WALSENBURG (AP) – There’s a world of seashells, fossils and other ancient artifacts in land-locked Walsenburg.

There is no ocean in the middle of Colorado’s foothills, but that hasn’t stopped the Paleo and Pelagica Museum of Natural Science from displaying numerous ocean exhibits.

The facility was established to enlighten and entertain the public with scientifically important and visually exciting materials related to the preservation and advancement of the earth sciences, with special emphasis on marine creatures and ocean environments.

Anna Stanley, founder and executive director of the museum, said the facility also aspires to provide information both paleontological and contemporary, promotion of ocean conservation awareness and education, along with providing opportunities for the public to participate in the “hands-on” experience of scientific fieldwork.

“I’ve been working on the idea since 1999. I have family in Walsenburg. My brother has been there as a schoolteacher for about 40 years,” said Stanley, a Houston resident who spends a lot of time in Walsenburg.

Stanley said she chose southern Colorado for the site of the museum because there isn’t anything like it in the area.

“Walsenburg has three museums now. I was hoping that between the three, there could be something good for the town,” Stanley said.

The museum, usually open over the summer, is occasionally accepting visitors during the off-season and was scheduled to be open during the holidays.

The museum is in an old church built in 1902.

The museum focuses on marine and vertebrate paleontology. It also focuses on marine conservation.

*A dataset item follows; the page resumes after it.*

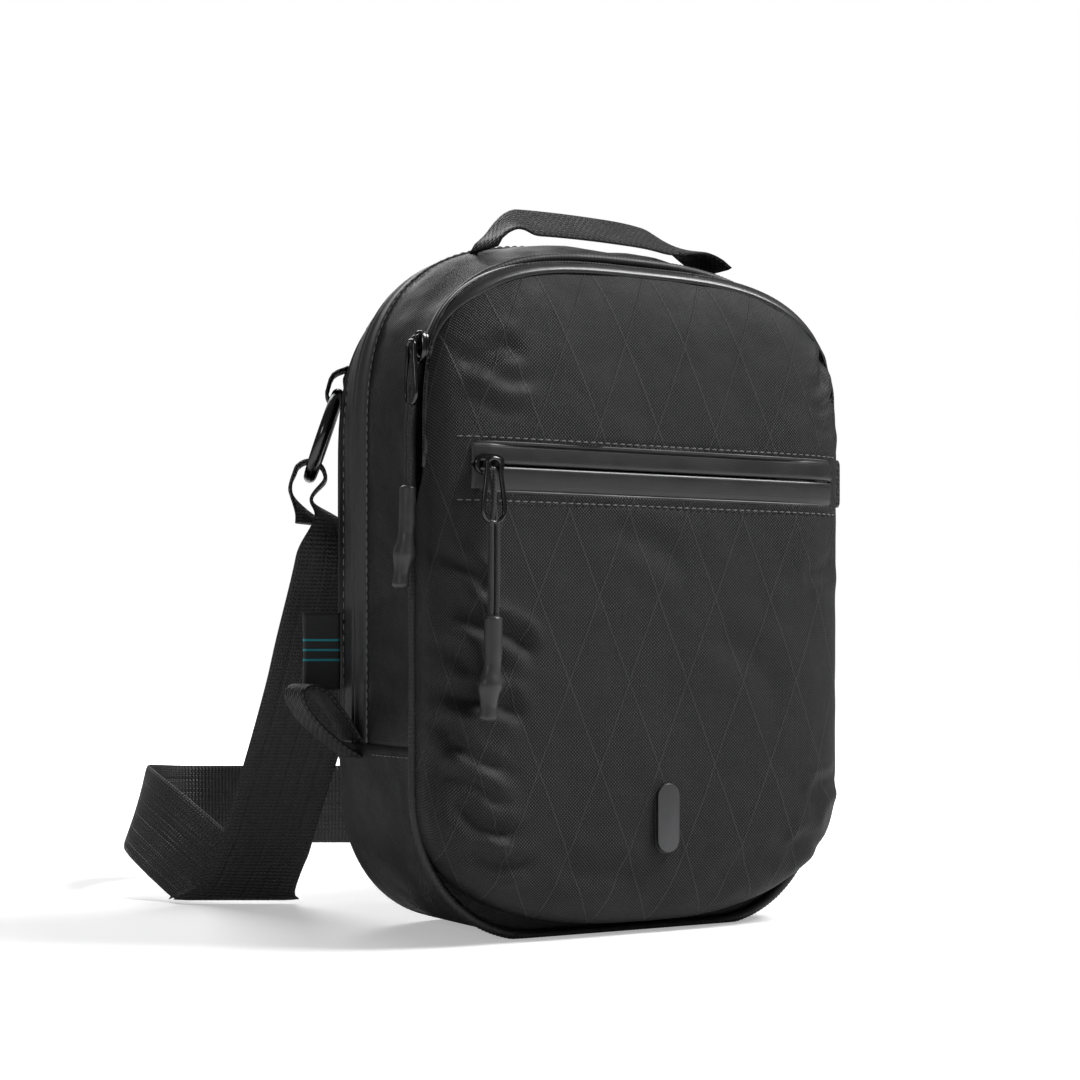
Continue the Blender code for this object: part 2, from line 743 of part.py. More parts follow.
def ring_sag(width):
    """How far the ring curves away from a flat band of this width."""
    return RING_RADIUS - math.sqrt(RING_RADIUS ** 2 - (width / 2) ** 2)


# Least height of the strap's lower edge
FLOOR_GAP = 1.4 * MM

# Where the strap's sewn tail ends, and where its run leaves the left ring
STRAP_TAIL = Vector((-96.5, 70.5, 164.0)) * MM
STRAP_EXIT = Vector((-91.5, 64.5, 165.0)) * MM


def strap_left():
    """Route points of the left run and the floor loop, with the strap's width direction."""
    centre, view, hang = ring_frame(-1)
    foot = centre + hang * RING_RADIUS
    away = view.cross(hang)
    if away.x < 0:
        away = -away
    radius = RING_WIRE + GAP + STRAP_THICK / 2 + ring_sag(BUNCH_WIDTH) + 0.3 * MM
    route = [(STRAP_TAIL, Vector((0.80, 0.60, 0.0))), (foot + hang * 9 * MM - away * radius * 0.8, view)]
    for i in range(7):
        turn = math.pi * i / 6
        point = foot - away * radius * math.cos(turn) - hang * radius * math.sin(turn)
        route.append((point, view))
    route.append((foot + hang * 9 * MM + away * radius * 0.6, view))
    route.append((STRAP_EXIT, Vector((0.80, 0.60, 0.0))))
    return route


STRAP_MIDDLE = (
    ((-88.5, 64.5, 148), (1.0, 0.08, 0.0)),
    ((-87.5, 84, 112), (0.95, -0.31, 0.0)),
    ((-87.5, 98, 88), (0.88, -0.47, 0.0)),
    ((-90.0, 122, 47), (0.85, -0.53, 0.0)),
    ((-93.0, 136, 21), (0.85, -0.53, 0.0)),
    ((-99.5, 148.5, 1.8), (0.85, -0.53, 0.0)),
    ((-108.3, 163.3, 14), (0.70, -0.41, 0.57)),
    ((-116.5, 186, 27), (0.58, -0.30, 0.74)),
    ((-119.7, 217, 38), (0.34, -0.20, 0.92)),
    ((-106.0, 249, 38), (0.10, -0.05, 0.99)),
    ((-80.0, 267, 36), (0.0, 0.0, 1.0)),
    ((-48.5, 247, 36), (0.0, 0.0, 1.0)),
    ((-15.0, 226.5, 36), (0.0, 0.0, 1.0)),
    ((30.0, 199, 36), (0.0, 0.02, 1.0)),
    ((74.0, 174, 38), (0.0, 0.10, 0.99)),
    ((104.0, 154, 49), (-0.30, 0.40, 0.87)),
    ((116.0, 131, 73), (-0.52, 0.66, 0.50)),
)

# The straight stretch that carries the adjuster starts here and ends at the right ring
ADJUSTER_START = Vector((117 * MM, 112 * MM, 100 * MM))
ADJUSTER_SHARE = 0.28


def strap_right():
    """Route points of the straight right run, up to the loop round the right ring."""
    return [(mirrored(p), mirrored(w)) for p, w in reversed(strap_left())]


def strap_points():
    left = strap_left()
    right = strap_right()
    middle = [(Vector(p) * MM, Vector(w)) for p, w in STRAP_MIDDLE]
    halfway = lerp(ADJUSTER_START, right[0][0], 0.55)
    before = [(ADJUSTER_START, Vector((-0.62, 0.72, 0.15))), (halfway, Vector((-0.58, 0.80, 0.0)))]
    nodes = left + middle + before + right
    points = smooth_route([p for p, _ in nodes], 3)
    sides = smooth_route([w for _, w in nodes], 3)
    return points, sides


def strap_widths(points):
    """The strap bunches where it goes through a ring, and is flat elsewhere."""
    feet = []
    for side in (-1, 1):
        centre, view, hang = ring_frame(side)
        feet.append(centre + hang * RING_RADIUS)
    widths = []
    for point in points:
        near = min((point - foot).length for foot in feet)
        widths.append(lerp(BUNCH_WIDTH, STRAP_WIDTH, ease((near - 9 * MM) / (26 * MM))))
    return widths


def above_floor(points, sides, widths):
    """The points, raised where the strap's lower edge would go under the floor."""
    raised = []
    for point, run, side, width in zip(points, tangents(points), sides, widths):
        low = point.z - abs(side.normalized().z) * slanted(width, side, run) / 2
        raised.append(point + Vector((0, 0, max(0.0, FLOOR_GAP - low))))
    return raised


def make_strap():
    points, sides = strap_points()
    widths = strap_widths(points)
    for _ in range(3):
        points = above_floor(points, sides, widths)
    ribbon("shoulder_strap", "webbing", points, sides, widths, STRAP_THICK)


def make_adjuster():
    """A tri-glide whose long bars sit outside the strap and whose centre bar sits behind it."""
    last = strap_right()[0][0]
    run = (last - ADJUSTER_START).normalized()
    place_at = lerp(ADJUSTER_START, last, ADJUSTER_SHARE)
    wide = Vector((-0.60, 0.76, 0.07))
    wide = (wide - run * wide.dot(run)).normalized()
    deep = run.cross(wide)
    turn = Matrix((wide, deep, run)).transposed()
    half = STRAP_WIDTH / 2
    bars = []
    bars.append(((-half - 4 * MM, -1.8 * MM, -10 * MM), (-half - 1 * MM, 1.8 * MM, 10 * MM)))
    bars.append(((half + 1 * MM, -1.8 * MM, -10 * MM), (half + 4 * MM, 1.8 * MM, 10 * MM)))
    bars.append(((-half - 2 * MM, 1.6 * MM, -10 * MM), (half + 2 * MM, 4.2 * MM, -7 * MM)))
    bars.append(((-half - 2 * MM, 1.6 * MM, 7 * MM), (half + 2 * MM, 4.2 * MM, 10 * MM)))
    bars.append(((-half - 2 * MM, -4.4 * MM, -2 * MM), (half + 2 * MM, -1.5 * MM, 2 * MM)))
    made = None
    for i, (low, high) in enumerate(bars):
        bar = box(f"adjuster_bar_{i}", "black_plastic", low, high, 0.4 * MM)
        bar.data.transform(turn.to_4x4())
        bar.location = place_at
        if made is None:
            made = bar
            made.name = "strap_adjuster"
            continue
        bar.hide_render = True
        bar.display_type = "WIRE"
        join = made.modifiers.new("bar", "BOOLEAN")
        join.operation = "UNION"
        join.solver = "EXACT"
        join.object = bar


# ---------------------------------------------------------------- zips and pullers

def make_slider(name, centre, run, out, origin):
    """A zip slider: a low body with a raised bridge that holds the bail."""
    across = out.cross(run)
    turn = Matrix((run, across, out)).transposed()
    shape = bmesh.new()
    profile = [(-6, 0), (6, 0), (6, 1.6), (3.6, 2.2), (3.0, 3.6), (-3.0, 3.6), (-3.6, 2.2), (-6, 1.6)]
    rows = []
    for side in (-4.2, 4.2):
        rows.append([shape.verts.new(Vector((a * MM, side * MM, b * MM))) for a, b in profile])
    shape.faces.new(rows[0])
    shape.faces.new(rows[1])
    for i in range(len(profile)):
        k = (i + 1) % len(profile)
        shape.faces.new((rows[0][i], rows[0][k], rows[1][k], rows[1][i]))
    bmesh.ops.transform(shape, matrix=Matrix.Translation(centre) @ turn.to_4x4(), verts=shape.verts)
    return place(shape, name, "black_metal", origin)


def make_bail(name, pivot, hang, across, origin, length=BAIL_LENGTH):
    """A wire loop that hangs from a slider. Its crossbar lies on the pivot."""
    half = BAIL_WIDTH / 2 - BAIL_WIRE
    points = []
    for i in range(9):
        turn = math.pi * i / 8
        drop = half * BAIL_SHOULDER * (1 - math.sin(turn))
        points.append(pivot + across * half * math.cos(turn) + hang * drop)
    for i in range(9):
        turn = math.pi + math.pi * i / 8
        centre = pivot + hang * (length - half)
        points.append(centre + across * half * math.cos(turn) - hang * half * math.sin(turn))
    return wire(name, "black_metal", points, BAIL_WIRE, closed=True, sides=6, origin=origin)


def make_pull_cord(prefix, route, end_run, origin):
    """The cord that hangs from a bail, and the moulded end that grips it."""
    cord(f"{prefix}_cord", smooth_route(route, 4), CORD_DIAMETER, origin)
    points = smooth_route(end_run, 3)
    rings = []
    radii = []
    for i in range(len(points)):
        share = i / (len(points) - 1)
        radii.append(END_RADIUS * (0.92 + 0.22 * math.exp(-((share - 0.62) / 0.12) ** 2)))
    for point, run, radius in zip(points, tangents(points), radii):
        one = run.cross(Vector((0, 1, 0))).normalized()
        two = run.cross(one)
        turns = [2 * math.pi * k / 10 for k in range(10)]
        rings.append([point + one * radius * math.cos(t) + two * radius * math.sin(t) for t in turns])
    rods(f"{prefix}_cord_end", "rubber", rings, origin=origin)


POCKET_SLIDER = Vector((-75 * MM, 0, POCKET_Z))


def make_pocket_pull():
    face = cover_y(POCKET_SLIDER.x, POCKET_Z)
    centre = Vector((POCKET_SLIDER.x, face - 0.4 * MM, POCKET_Z))
    out = Vector((0, -1, 0))
    make_slider("pocket_slider", centre, Vector((1, 0, 0)), out, centre)
    pivot = Vector((centre.x, face - 5.2 * MM, POCKET_Z + 2.0 * MM))
    make_bail("pocket_bail", pivot, Vector((0, 0, -1)), Vector((1, 0, 0)), pivot)
    foot = pivot + Vector((0, 0, -BAIL_LENGTH))
    x, y, z = foot
    drop = [Vector((x, y, z - BAIL_WIRE - GAP)),
            Vector((x, y, z - 12 * MM)),
            Vector((x - 0.4 * MM, y - 0.6 * MM, z - 24 * MM)),
            Vector((x - 0.8 * MM, y - 0.8 * MM, z - 34.5 * MM))]
    end = [Vector((x - 0.8 * MM, y - 0.8 * MM, z - 34.8 * MM)),
           Vector((x - 1.0 * MM, y - 0.8 * MM, z - 52 * MM)),
           Vector((x - 2.4 * MM, y - 0.8 * MM, z - 63 * MM)),
           Vector((x - 3.0 * MM, y - 0.8 * MM, z - 74 * MM))]
    make_pull_cord("pocket", drop, end, foot)


def side_pull(prefix, side, height, y, surface, slider_run, drop_x):
    """A puller that hangs down the side of the bag. side is -1 on the left."""
    out = Vector((side, 0, 0))
    centre = Vector((surface + side * 1.0 * MM, y, height))
    make_slider(f"{prefix}_slider", centre, slider_run, out, centre)
    pivot = Vector((surface + side * 5.6 * MM, y, height + 2 * MM))
    make_bail(f"{prefix}_bail", pivot, Vector((0, 0, -1)), Vector((0, 1, 0)), pivot)
    foot = pivot + Vector((0, 0, -BAIL_LENGTH))
    fx, fy, fz = foot
    drop = [Vector((fx, fy, fz - BAIL_WIRE - GAP)),
            Vector((fx + side * 0.6 * MM, fy + 0.8 * MM, fz - 9 * MM)),
            Vector((fx + side * drop_x * 0.5, fy, fz - 20 * MM)),
            Vector((fx + side * drop_x, fy - 0.5 * MM, fz - 30 * MM))]
    end = [Vector((fx + side * drop_x, fy - 0.5 * MM, fz - 30.3 * MM)),
           Vector((fx + side * (drop_x + 0.5 * MM), fy - 0.5 * MM, fz - 47 * MM)),
           Vector((fx + side * (drop_x + 1.6 * MM), fy, fz - 58 * MM)),
           Vector((fx + side * (drop_x + 3 * MM), fy, fz - 69 * MM))]
    make_pull_cord(prefix, drop, end, foot)


FRONT_SLIDER_Z = 226 * MM
MAIN_SLIDER_Z = 112 * MM


def make_pullers():
    make_pocket_pull()
    share = (FRONT_SLIDER_Z - (COVER_TOP - COVER_TOP_RISE)) / COVER_TOP_RISE
    reach = COVER_HALF * (1 - share ** COVER_TOP_POWER) ** (1 / COVER_TOP_POWER)
    side_pull("front", -1, FRONT_SLIDER_Z, Y_FRONT_ZIP, -reach - 1.6 * MM, Vector((0, 0, 1)), 1.5 * MM)
    half = body_size(Y_ZIP_LINE)[0]
    side_pull("main", 1, MAIN_SLIDER_Z, Y_ZIP_LINE, half + 0.8 * MM, Vector((0, 0, 1)), 1.0 * MM)


# ---------------------------------------------------------------- assembly

def main():
    clear_scene()
    make_main_body()
    make_back_panel()
    make_front_panel()
    make_front_fixed()
    make_handle()
    make_loops()
    for word, side in (("left", -1), ("right", 1)):
        make_ring(f"{word}_ring", side)
        make_ring_tab(f"{word}_ring_tab", side)
    make_strap()
    make_adjuster()
    make_pullers()


main()
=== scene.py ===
"""Looks of the sling bag: fabric shells, zips, webbing, cords, hardware and stitching.

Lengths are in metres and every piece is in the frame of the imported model.
"""

import json
import math

import bmesh
import bpy
import numpy as np
from mathutils import Matrix, Vector, noise
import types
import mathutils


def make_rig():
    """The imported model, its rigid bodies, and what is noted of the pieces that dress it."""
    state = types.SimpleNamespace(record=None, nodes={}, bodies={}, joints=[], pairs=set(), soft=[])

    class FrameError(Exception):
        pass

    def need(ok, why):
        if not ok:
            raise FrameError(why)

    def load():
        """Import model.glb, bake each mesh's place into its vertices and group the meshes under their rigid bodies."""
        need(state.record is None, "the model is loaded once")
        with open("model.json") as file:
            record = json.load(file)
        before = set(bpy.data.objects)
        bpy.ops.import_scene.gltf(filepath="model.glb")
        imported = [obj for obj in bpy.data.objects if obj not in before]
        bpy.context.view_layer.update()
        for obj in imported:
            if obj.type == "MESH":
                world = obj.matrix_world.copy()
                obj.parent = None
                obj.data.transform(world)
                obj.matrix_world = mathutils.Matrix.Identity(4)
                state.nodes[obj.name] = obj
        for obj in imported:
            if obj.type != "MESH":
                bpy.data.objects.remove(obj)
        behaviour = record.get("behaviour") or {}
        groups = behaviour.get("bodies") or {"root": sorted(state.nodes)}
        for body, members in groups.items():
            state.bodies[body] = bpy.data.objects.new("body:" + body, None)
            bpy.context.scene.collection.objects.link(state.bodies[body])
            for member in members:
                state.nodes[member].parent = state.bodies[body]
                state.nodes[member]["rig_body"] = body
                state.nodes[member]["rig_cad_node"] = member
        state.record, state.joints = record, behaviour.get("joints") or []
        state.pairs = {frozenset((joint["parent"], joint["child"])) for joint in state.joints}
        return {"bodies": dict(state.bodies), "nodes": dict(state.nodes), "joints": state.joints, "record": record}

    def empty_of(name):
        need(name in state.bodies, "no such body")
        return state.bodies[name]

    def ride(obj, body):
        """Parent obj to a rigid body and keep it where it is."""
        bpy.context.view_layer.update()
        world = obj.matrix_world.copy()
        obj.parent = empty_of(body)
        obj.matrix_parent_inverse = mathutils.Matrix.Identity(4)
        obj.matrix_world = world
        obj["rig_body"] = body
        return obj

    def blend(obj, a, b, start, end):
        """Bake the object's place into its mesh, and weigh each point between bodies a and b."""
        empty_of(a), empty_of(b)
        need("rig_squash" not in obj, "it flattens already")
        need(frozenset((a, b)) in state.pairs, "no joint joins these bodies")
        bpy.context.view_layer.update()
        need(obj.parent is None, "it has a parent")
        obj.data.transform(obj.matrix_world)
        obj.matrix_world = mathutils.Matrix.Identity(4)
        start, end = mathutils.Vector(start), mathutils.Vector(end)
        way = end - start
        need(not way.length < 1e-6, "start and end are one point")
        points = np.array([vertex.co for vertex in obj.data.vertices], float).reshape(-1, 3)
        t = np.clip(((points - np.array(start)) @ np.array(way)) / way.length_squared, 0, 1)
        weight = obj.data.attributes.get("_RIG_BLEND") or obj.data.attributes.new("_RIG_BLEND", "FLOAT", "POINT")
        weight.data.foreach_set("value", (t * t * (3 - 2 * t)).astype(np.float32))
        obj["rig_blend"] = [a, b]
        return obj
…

The museum features the Barrande Lithograph Collection, including Barrandean trilobites collected during an expedition to the Czech Republic.

The museum also features what Stanley calls the Ocean Room.

“We’ve got corrals and seashells and a display on sharks,” Stanley said. It also includes an extensive trilobite collection, which is an extinct arthropod.

Stanley said she has been a fossil collector since she was a youth, and she has had the opportunity to work with some of the most famous paleontologists in the world.

“I’ve been on three fossil-hunting expeditions to Morocco with Dr. Riccardo Levi-Setti,” Stanley said. Levi-Setti, 87, has written a book about trilobites.

The museum also has an extensive library. While on the job assignment in Prague, Stanley visited many of the fossil localities made famous by the work of Joachim Barrande along with visiting and studying natural museums in Spain, Hungary, Poland, Austria, Germany and Kazakhstan.